Market Watch: Global Tensions, Calm Markets

Financial and commodity markets analytics

Tensions between Israel and Iran remain elevated, yet global markets appear largely unaffected. While oil prices are high, disruptions in the Strait of Hormuz are attributed more to private insurance decisions than direct military actions. President Trump, after dismissing the G7's proposed statement for restraint, left the summit prematurely and returned to Washington. Meanwhile, the US and UK concluded a trade agreement, though important details such as UK steel tariffs remain unresolved. Discussions with Japan failed to produce a breakthrough.
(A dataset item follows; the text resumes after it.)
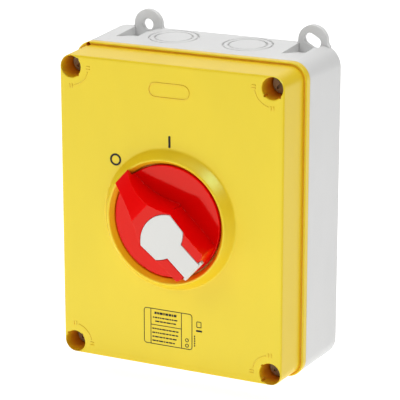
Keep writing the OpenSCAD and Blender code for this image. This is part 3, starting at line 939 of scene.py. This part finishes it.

The dollar is showing mixed performance against G10 currencies, leaning firmer against emerging market counterparts.

Asia Pacific Markets

In Asia, both the Japanese yen and Australian dollar showed notable movements. The yen weakened slightly after the Bank of Japan kept its interest rate target steady at 0.50%. Governor Ueda voiced concerns over inflation expectations and the real economy, especially in the auto sector, which could be hit hard by upcoming US tariffs. Meanwhile, the BOJ announced a slower pace of bond tapering starting in April 2026. In Australia, the AUD reached its anticipated technical level of $0.6550, retracing over 60% of its previous downtrend. However, despite hitting its strongest close since November, momentum signals warn against assuming a lasting upward breakout.

European Markets

European currencies are consolidating following recent volatility. The euro, which had peaked at $1.1630 late last week, has settled into a quieter range around $1.1555. Market participants await the outcome of the upcoming FOMC meeting for further direction. Germany's ZEW survey reflected improved expectations, with the June reading climbing to 47.5, although current conditions remain weak.
In the UK, sterling is trading near three-year highs between $1.3550 and $1.3590. Investors are focused on upcoming inflation data, with expectations that price pressures—particularly in services—will show signs of easing after a sharp rise in April.

American Markets

The US dollar is maintaining a narrow range, with the Dollar Index hovering between 97.60 and 98.50 for several sessions. Analysts suggest a move beyond 98.70 could signal a potential trend shift, though the real test lies near 99.05. Market attention is centered on the FOMC meeting, with expectations of a dovish tone amid weak labor market signals—jobless claims and continuing claims are at multi-month highs. Today's economic releases include May retail sales and industrial production, both expected to show soft readings. Prices for imports and exports appear to have declined, adding to the cautious outlook for US economic momentum.